A University of Central Missouri professor has discovered a 17 million digit prime number, far exceeding the previous record of just under 13 million digits.
The number in question is 2 to the power of 57,885,161 minus 1. It’s so big that a file containing the number takes up 22.5MB.
It was discovered by Dr Curtis Cooper who previously broke the record in 2005 and 2006. He held it until 2008 when UCLA set a record that stood until this week.
Cooper found the number as part of a collaborative effort known as the Great Internet Mersenne Prime Search (GIMPS). It works on the basis that finding prime numbers is a task perfectly suited to combining the power of multiple computers. The project makes use of around 360,000 processors in total.
It took 39 days for a computer at Cooper’s university to confirm the number was a prime. Two other people independently verified the number using more powerful computers, taking several days apiece.

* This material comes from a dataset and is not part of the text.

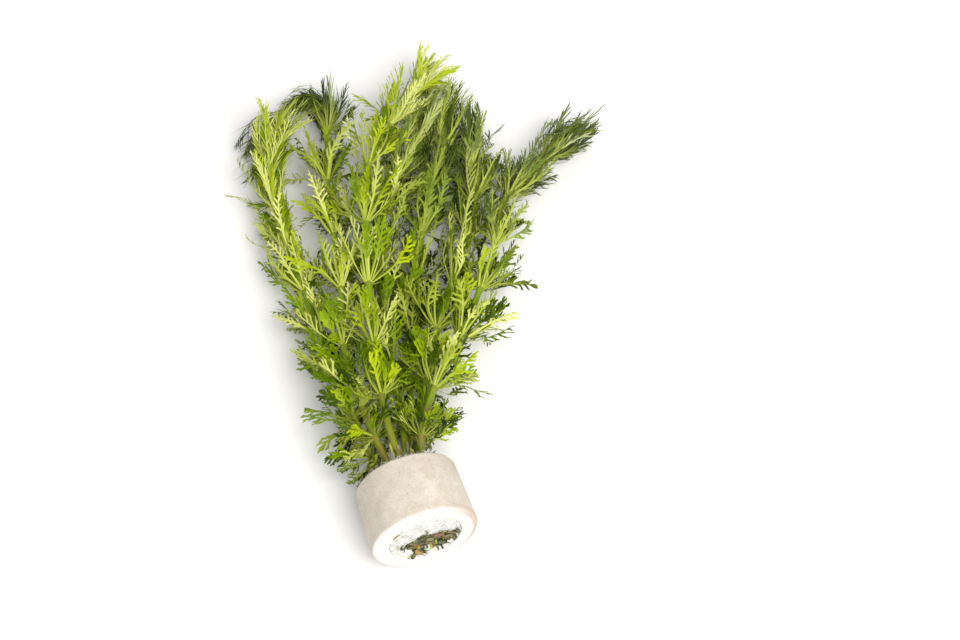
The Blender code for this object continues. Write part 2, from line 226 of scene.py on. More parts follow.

Although the prime has been confirmed, it’s too early yet to confirm its place in listings of prime number. That will mean checking every number between the new and previous record holders to rule them out as primes, a process that’s likely to be measured in years rather than months.
Cooper gets a $3,000 prize from GIMPS because it was his computer that found the new prime. He’s someway short of a much larger prize from the Electronic Frontier Foundation which has offered $150,000 to the first person to find a prime with 100 million digits and then $250,000 when the 1 billion digit mark is reached. It has already paid out smaller prizes for a million and 10 million digit primes.
Prime numbers aren’t just a lovable quirk for geeks to pursue. RSA security, used widely in computer data encryption, is based on the fact that its easy to multiply two prime numbers (components) together to produce a larger number (composite) but extremely time consuming and difficult to take the composite and figure out the two components that created it.